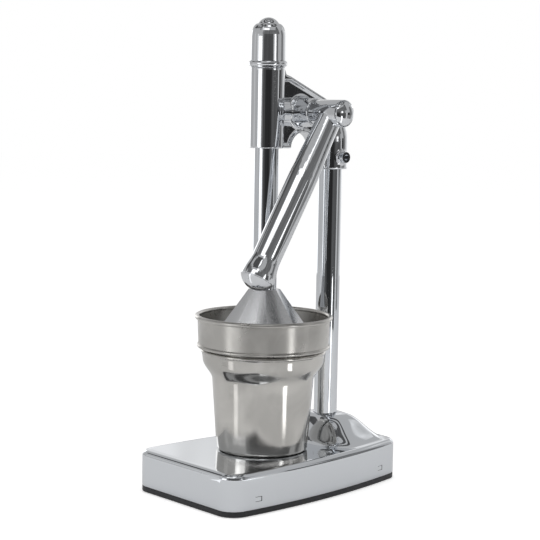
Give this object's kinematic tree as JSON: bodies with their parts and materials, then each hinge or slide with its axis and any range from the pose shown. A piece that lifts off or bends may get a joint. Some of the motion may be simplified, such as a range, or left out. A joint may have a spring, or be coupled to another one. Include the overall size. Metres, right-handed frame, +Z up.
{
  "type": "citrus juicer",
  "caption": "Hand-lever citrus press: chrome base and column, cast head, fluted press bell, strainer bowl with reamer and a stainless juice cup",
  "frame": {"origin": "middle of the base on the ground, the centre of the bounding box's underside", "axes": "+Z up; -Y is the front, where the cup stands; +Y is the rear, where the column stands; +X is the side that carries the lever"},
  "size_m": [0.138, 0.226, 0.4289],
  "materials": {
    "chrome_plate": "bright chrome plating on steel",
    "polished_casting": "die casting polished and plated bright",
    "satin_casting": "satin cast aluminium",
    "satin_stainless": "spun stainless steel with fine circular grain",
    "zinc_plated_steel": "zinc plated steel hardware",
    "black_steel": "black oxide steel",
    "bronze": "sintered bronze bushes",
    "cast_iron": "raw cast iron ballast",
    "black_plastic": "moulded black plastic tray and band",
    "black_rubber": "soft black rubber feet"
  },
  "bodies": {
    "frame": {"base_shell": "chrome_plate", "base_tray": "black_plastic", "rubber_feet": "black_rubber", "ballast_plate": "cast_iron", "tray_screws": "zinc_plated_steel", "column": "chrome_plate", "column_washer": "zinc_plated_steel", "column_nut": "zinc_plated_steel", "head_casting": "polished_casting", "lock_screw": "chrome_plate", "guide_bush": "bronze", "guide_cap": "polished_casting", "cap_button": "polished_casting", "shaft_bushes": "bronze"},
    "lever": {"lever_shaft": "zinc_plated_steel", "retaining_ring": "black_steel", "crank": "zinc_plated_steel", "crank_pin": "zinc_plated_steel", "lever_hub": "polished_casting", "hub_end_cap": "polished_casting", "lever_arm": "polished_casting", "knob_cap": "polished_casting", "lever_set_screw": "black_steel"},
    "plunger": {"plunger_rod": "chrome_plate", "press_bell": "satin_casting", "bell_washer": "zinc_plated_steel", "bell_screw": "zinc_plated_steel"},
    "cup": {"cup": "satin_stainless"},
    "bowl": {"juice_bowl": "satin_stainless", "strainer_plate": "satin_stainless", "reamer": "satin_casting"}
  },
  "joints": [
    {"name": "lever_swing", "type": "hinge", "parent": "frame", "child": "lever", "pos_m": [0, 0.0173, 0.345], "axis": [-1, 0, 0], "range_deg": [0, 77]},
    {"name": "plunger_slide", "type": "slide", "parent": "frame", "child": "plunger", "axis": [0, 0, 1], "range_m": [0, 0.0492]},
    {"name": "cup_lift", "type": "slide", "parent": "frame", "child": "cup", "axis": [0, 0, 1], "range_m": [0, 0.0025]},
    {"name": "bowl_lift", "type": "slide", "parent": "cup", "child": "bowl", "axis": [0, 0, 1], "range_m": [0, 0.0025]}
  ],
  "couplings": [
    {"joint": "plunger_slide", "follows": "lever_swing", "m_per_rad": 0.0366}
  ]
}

----

Using the data above, repeat every line exactly.

### REPLY
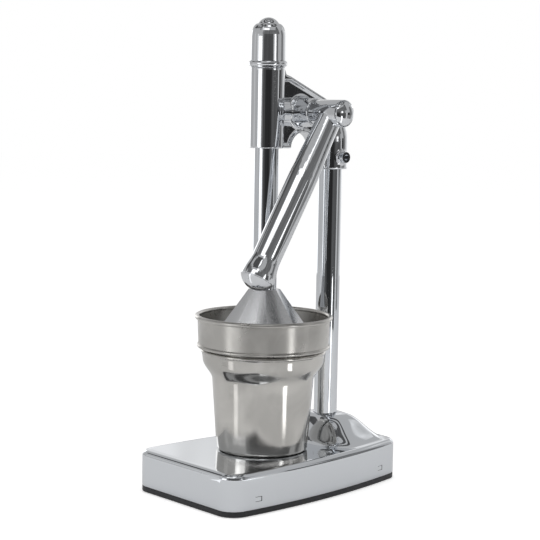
Give this object's kinematic tree as JSON: bodies with their parts and materials, then each hinge or slide with its axis and any range from the pose shown. A piece that lifts off or bends may get a joint. Some of the motion may be simplified, such as a range, or left out. A joint may have a spring, or be coupled to another one. Include the overall size. Metres, right-handed frame, +Z up.
{
  "type": "citrus juicer",
  "caption": "Hand-lever citrus press: chrome base and column, cast head, fluted press bell, strainer bowl with reamer and a stainless juice cup",
  "frame": {"origin": "middle of the base on the ground, the centre of the bounding box's underside", "axes": "+Z up; -Y is the front, where the cup stands; +Y is the rear, where the column stands; +X is the side that carries the lever"},
  "size_m": [0.138, 0.226, 0.4289],
  "materials": {
    "chrome_plate": "bright chrome plating on steel",
    "polished_casting": "die casting polished and plated bright",
    "satin_casting": "satin cast aluminium",
    "satin_stainless": "spun stainless steel with fine circular grain",
    "zinc_plated_steel": "zinc plated steel hardware",
    "black_steel": "black oxide steel",
    "bronze": "sintered bronze bushes",
    "cast_iron": "raw cast iron ballast",
    "black_plastic": "moulded black plastic tray and band",
    "black_rubber": "soft black rubber feet"
  },
  "bodies": {
    "frame": {"base_shell": "chrome_plate", "base_tray": "black_plastic", "rubber_feet": "black_rubber", "ballast_plate": "cast_iron", "tray_screws": "zinc_plated_steel", "column": "chrome_plate", "column_washer": "zinc_plated_steel", "column_nut": "zinc_plated_steel", "head_casting": "polished_casting", "lock_screw": "chrome_plate", "guide_bush": "bronze", "guide_cap": "polished_casting", "cap_button": "polished_casting", "shaft_bushes": "bronze"},
    "lever": {"lever_shaft": "zinc_plated_steel", "retaining_ring": "black_steel", "crank": "zinc_plated_steel", "crank_pin": "zinc_plated_steel", "lever_hub": "polished_casting", "hub_end_cap": "polished_casting", "lever_arm": "polished_casting", "knob_cap": "polished_casting", "lever_set_screw": "black_steel"},
    "plunger": {"plunger_rod": "chrome_plate", "press_bell": "satin_casting", "bell_washer": "zinc_plated_steel", "bell_screw": "zinc_plated_steel"},
    "cup": {"cup": "satin_stainless"},
    "bowl": {"juice_bowl": "satin_stainless", "strainer_plate": "satin_stainless", "reamer": "satin_casting"}
  },
  "joints": [
    {"name": "lever_swing", "type": "hinge", "parent": "frame", "child": "lever", "pos_m": [0, 0.0173, 0.345], "axis": [-1, 0, 0], "range_deg": [0, 77]},
    {"name": "plunger_slide", "type": "slide", "parent": "frame", "child": "plunger", "axis": [0, 0, 1], "range_m": [0, 0.0492]},
    {"name": "cup_lift", "type": "slide", "parent": "frame", "child": "cup", "axis": [0, 0, 1], "range_m": [0, 0.0025]},
    {"name": "bowl_lift", "type": "slide", "parent": "cup", "child": "bowl", "axis": [0, 0, 1], "range_m": [0, 0.0025]}
  ],
  "couplings": [
    {"joint": "plunger_slide", "follows": "lever_swing", "m_per_rad": 0.0366}
  ]
}